## Objective
From the listing below, copy only the lines running from the line that contains "for number, (lower_end, tip)" to the line that contains "in imported if", both included.

************

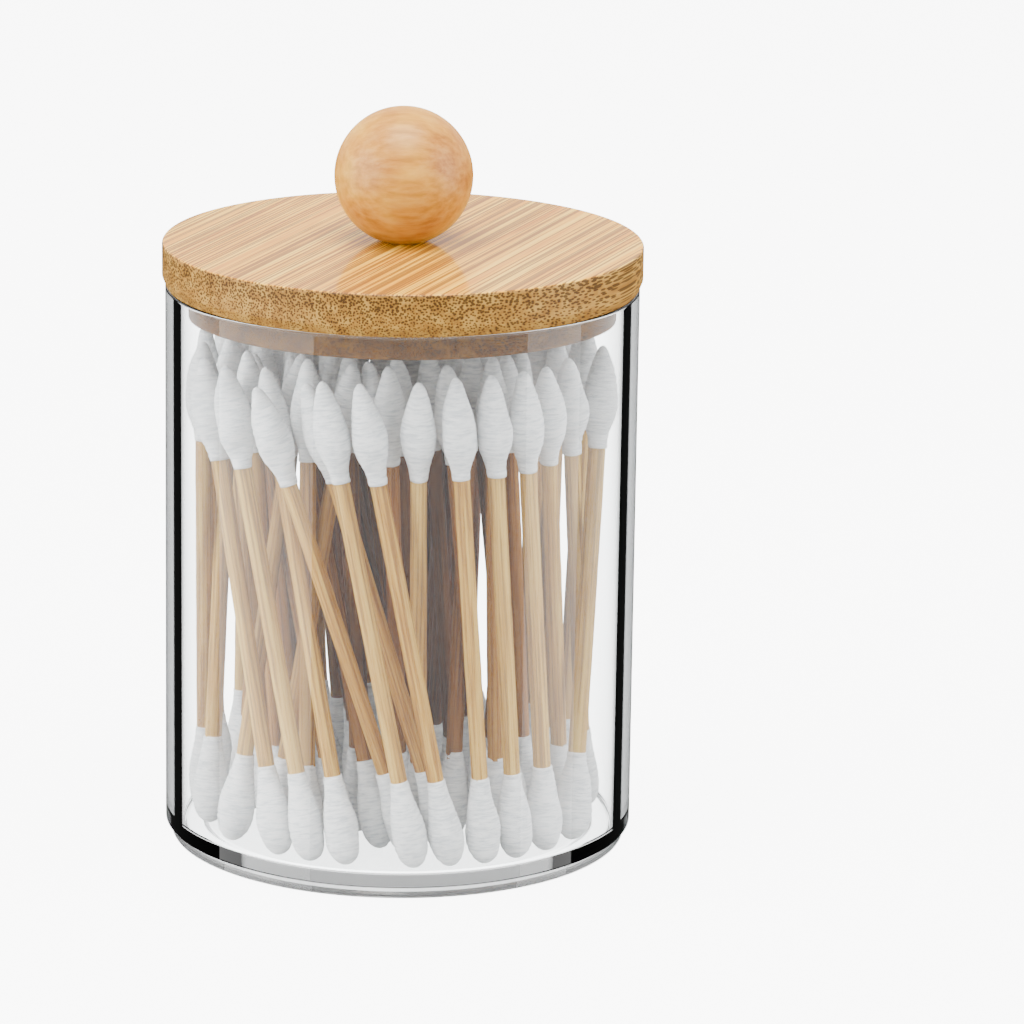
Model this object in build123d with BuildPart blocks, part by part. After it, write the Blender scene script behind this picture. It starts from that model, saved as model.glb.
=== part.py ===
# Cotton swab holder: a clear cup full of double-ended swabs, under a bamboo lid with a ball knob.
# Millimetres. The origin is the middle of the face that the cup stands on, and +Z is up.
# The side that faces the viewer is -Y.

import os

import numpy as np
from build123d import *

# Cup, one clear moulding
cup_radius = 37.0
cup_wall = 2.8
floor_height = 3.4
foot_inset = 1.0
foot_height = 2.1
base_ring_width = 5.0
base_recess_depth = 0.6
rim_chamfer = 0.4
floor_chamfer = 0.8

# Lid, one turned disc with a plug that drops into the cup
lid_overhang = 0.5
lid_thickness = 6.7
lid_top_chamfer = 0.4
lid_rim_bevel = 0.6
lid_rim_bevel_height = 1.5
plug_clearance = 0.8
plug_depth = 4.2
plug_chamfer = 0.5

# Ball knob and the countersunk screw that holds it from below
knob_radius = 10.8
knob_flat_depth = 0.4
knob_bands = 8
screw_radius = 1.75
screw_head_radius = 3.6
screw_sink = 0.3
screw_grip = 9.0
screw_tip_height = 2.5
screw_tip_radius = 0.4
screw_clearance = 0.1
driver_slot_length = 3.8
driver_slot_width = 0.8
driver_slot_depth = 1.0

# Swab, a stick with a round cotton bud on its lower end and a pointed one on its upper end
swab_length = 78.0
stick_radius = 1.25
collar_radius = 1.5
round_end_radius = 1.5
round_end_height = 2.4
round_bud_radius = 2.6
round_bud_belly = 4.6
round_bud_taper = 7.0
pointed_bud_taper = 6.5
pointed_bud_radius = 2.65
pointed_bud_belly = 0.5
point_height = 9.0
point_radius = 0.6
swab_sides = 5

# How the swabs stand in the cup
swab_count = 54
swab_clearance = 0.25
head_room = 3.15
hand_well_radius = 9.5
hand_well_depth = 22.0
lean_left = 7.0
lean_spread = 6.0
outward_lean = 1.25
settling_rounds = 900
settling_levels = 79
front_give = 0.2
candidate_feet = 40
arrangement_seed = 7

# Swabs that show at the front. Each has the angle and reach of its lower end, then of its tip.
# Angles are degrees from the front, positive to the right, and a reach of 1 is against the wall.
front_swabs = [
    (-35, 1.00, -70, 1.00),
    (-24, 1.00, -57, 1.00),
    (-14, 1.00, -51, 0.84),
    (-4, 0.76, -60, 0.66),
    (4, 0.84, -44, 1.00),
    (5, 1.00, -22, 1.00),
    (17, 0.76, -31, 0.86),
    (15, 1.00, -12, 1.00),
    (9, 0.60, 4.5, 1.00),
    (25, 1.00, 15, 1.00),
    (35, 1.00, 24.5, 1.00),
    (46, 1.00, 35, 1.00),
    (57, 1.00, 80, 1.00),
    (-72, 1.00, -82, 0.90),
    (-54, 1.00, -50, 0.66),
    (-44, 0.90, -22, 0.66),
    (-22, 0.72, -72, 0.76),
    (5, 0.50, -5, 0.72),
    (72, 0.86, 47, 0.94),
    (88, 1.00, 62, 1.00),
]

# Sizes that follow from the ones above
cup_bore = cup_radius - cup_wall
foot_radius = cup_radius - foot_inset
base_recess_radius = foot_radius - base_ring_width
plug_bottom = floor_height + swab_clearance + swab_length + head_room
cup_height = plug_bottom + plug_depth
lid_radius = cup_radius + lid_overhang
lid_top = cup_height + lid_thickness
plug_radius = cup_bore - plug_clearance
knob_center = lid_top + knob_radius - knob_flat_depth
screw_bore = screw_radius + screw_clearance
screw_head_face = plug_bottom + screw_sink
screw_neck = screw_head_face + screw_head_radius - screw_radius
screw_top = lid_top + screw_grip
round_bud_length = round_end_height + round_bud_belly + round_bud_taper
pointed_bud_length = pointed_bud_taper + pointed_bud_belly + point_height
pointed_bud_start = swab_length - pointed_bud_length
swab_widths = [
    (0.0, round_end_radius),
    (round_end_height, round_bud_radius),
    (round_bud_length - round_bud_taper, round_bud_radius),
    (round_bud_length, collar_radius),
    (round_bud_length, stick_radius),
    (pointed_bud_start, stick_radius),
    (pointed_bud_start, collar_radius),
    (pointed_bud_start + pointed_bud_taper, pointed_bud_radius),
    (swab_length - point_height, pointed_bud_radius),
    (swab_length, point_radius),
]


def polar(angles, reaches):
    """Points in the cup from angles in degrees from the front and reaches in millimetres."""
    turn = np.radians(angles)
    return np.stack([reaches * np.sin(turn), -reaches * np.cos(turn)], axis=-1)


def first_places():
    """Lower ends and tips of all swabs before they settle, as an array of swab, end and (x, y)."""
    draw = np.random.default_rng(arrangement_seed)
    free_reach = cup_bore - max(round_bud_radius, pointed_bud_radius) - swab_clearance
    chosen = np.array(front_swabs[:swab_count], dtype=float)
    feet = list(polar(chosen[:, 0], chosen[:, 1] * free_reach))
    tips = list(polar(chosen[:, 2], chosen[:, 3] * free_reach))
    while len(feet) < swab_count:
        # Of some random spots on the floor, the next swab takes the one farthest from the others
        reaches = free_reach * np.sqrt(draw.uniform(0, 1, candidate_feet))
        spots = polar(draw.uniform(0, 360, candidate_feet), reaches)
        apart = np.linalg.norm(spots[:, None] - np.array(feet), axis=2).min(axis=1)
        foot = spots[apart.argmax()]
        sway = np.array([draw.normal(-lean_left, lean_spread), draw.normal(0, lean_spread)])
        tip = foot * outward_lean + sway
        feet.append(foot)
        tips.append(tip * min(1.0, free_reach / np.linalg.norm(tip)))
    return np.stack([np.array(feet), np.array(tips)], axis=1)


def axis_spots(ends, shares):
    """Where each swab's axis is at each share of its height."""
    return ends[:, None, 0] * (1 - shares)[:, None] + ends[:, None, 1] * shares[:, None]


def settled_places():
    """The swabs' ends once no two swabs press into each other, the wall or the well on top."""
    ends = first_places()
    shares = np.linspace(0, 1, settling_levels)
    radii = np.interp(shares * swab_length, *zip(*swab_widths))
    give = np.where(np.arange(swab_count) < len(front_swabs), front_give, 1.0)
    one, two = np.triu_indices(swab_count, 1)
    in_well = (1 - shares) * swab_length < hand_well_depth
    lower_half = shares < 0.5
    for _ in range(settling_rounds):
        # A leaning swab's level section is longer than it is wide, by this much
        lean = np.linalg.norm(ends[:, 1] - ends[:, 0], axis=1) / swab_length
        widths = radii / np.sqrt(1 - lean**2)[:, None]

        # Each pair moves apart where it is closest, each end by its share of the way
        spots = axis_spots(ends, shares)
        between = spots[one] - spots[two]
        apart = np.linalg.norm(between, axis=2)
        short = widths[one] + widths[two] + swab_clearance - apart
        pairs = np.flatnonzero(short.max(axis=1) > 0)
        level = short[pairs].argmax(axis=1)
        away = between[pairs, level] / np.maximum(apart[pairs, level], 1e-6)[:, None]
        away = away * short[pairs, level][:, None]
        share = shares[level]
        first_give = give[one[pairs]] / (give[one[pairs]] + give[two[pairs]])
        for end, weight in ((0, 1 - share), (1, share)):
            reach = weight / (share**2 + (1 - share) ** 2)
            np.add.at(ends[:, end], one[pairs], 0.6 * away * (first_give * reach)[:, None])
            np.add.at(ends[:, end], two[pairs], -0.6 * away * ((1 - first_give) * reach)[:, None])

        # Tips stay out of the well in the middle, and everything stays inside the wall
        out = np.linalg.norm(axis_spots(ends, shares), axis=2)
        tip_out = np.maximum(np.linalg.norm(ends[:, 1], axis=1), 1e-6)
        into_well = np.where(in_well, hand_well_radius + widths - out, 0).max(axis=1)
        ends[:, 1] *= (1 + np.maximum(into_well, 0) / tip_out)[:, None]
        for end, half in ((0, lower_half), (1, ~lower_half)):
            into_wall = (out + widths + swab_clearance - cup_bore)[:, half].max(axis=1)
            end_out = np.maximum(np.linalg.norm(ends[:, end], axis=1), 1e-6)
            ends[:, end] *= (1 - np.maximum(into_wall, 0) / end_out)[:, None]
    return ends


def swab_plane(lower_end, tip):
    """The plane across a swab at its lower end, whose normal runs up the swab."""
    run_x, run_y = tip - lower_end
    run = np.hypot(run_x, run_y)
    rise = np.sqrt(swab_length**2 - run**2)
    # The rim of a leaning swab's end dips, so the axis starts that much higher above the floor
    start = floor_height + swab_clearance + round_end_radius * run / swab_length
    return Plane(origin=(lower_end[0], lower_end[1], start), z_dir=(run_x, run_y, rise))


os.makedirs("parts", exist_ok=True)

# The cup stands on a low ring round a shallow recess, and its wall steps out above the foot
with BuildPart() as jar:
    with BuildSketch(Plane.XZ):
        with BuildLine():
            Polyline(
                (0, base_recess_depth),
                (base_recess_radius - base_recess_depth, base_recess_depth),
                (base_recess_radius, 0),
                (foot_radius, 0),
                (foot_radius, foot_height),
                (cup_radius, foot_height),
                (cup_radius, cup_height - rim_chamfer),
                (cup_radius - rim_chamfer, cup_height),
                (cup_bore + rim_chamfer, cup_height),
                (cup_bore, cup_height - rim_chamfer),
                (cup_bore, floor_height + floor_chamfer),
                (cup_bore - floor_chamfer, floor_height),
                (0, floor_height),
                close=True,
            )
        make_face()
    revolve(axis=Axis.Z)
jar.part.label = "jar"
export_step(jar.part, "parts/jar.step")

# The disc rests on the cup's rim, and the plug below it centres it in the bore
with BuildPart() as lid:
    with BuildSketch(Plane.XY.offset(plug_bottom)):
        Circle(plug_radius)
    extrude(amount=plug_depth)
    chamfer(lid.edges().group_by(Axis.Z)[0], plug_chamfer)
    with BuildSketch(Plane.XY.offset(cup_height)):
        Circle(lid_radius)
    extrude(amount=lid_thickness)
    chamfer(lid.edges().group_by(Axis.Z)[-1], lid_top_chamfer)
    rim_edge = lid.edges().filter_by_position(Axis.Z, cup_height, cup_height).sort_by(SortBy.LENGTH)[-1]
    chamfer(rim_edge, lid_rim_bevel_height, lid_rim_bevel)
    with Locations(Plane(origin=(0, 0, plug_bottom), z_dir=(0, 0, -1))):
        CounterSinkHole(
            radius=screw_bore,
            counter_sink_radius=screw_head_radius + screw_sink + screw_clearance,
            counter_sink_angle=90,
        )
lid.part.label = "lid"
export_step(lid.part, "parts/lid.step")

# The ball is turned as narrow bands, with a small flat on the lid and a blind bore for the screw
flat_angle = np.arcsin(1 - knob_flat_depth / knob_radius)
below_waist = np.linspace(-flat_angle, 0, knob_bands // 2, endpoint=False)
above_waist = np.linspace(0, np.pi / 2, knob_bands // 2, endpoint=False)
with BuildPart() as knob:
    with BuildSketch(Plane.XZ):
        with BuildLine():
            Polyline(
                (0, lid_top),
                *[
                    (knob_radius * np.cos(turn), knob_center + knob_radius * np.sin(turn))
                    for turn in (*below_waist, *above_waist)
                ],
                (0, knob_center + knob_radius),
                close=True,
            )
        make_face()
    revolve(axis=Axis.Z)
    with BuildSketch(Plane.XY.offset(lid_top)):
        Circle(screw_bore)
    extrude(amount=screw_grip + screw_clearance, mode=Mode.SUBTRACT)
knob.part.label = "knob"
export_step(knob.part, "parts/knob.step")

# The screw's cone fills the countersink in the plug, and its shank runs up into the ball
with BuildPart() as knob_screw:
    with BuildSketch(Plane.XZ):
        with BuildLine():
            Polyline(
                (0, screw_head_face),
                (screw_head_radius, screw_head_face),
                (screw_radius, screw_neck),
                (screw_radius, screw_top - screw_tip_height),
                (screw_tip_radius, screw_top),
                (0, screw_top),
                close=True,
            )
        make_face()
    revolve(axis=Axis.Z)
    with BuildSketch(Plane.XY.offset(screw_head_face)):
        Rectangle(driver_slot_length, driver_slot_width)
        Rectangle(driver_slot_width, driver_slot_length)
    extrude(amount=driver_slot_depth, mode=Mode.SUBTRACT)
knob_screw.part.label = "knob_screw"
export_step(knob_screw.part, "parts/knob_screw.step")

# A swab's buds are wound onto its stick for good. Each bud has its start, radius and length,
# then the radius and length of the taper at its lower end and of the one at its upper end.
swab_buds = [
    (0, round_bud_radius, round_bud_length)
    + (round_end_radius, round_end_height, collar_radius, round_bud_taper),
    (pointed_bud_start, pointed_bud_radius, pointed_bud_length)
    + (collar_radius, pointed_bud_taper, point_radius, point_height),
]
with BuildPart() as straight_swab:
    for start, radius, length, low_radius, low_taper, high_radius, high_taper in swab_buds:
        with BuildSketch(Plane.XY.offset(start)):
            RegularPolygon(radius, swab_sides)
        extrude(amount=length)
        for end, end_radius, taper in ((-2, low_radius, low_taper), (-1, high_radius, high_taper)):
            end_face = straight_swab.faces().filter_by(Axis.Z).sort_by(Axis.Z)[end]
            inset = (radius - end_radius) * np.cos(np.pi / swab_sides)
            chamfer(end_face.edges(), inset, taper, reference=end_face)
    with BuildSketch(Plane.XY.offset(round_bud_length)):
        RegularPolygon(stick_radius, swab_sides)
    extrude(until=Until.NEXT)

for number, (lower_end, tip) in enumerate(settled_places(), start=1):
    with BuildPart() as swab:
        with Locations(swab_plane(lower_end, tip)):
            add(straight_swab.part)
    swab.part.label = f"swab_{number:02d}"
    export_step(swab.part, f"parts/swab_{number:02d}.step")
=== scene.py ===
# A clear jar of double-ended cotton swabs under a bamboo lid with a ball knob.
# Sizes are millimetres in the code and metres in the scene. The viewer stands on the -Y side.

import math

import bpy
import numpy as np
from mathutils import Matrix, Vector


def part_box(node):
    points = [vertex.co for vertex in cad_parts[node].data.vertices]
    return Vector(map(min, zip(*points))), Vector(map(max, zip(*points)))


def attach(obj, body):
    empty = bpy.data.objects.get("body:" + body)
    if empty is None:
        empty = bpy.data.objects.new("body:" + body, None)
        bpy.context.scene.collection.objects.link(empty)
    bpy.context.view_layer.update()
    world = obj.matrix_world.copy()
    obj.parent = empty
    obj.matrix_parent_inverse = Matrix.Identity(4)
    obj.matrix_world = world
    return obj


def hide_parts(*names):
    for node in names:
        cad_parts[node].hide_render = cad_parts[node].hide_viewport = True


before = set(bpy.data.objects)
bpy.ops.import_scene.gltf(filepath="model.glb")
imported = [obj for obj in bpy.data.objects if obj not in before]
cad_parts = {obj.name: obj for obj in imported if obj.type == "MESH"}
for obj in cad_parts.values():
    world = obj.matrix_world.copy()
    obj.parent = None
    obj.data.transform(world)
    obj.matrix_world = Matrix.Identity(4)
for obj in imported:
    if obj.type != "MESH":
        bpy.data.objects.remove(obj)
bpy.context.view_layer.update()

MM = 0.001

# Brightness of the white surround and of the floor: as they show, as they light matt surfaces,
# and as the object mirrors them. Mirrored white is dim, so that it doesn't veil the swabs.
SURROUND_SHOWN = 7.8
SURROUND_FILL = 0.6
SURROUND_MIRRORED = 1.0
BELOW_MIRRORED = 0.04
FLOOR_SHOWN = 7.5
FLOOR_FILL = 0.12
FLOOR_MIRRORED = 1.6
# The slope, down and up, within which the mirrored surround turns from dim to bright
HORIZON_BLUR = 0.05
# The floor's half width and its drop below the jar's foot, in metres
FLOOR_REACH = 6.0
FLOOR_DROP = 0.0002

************

## Result for this task
for number, (lower_end, tip) in enumerate(settled_places(), start=1):
    with BuildPart() as swab:
        with Locations(swab_plane(lower_end, tip)):
            add(straight_swab.part)
    swab.part.label = f"swab_{number:02d}"
    export_step(swab.part, f"parts/swab_{number:02d}.step")
=== scene.py ===
# A clear jar of double-ended cotton swabs under a bamboo lid with a ball knob.
# Sizes are millimetres in the code and metres in the scene. The viewer stands on the -Y side.

import math

import bpy
import numpy as np
from mathutils import Matrix, Vector


def part_box(node):
    points = [vertex.co for vertex in cad_parts[node].data.vertices]
    return Vector(map(min, zip(*points))), Vector(map(max, zip(*points)))


def attach(obj, body):
    empty = bpy.data.objects.get("body:" + body)
    if empty is None:
        empty = bpy.data.objects.new("body:" + body, None)
        bpy.context.scene.collection.objects.link(empty)
    bpy.context.view_layer.update()
    world = obj.matrix_world.copy()
    obj.parent = empty
    obj.matrix_parent_inverse = Matrix.Identity(4)
    obj.matrix_world = world
    return obj


def hide_parts(*names):
    for node in names:
        cad_parts[node].hide_render = cad_parts[node].hide_viewport = True


before = set(bpy.data.objects)
bpy.ops.import_scene.gltf(filepath="model.glb")
imported = [obj for obj in bpy.data.objects if obj not in before]
cad_parts = {obj.name: obj for obj in imported if obj.type == "MESH"}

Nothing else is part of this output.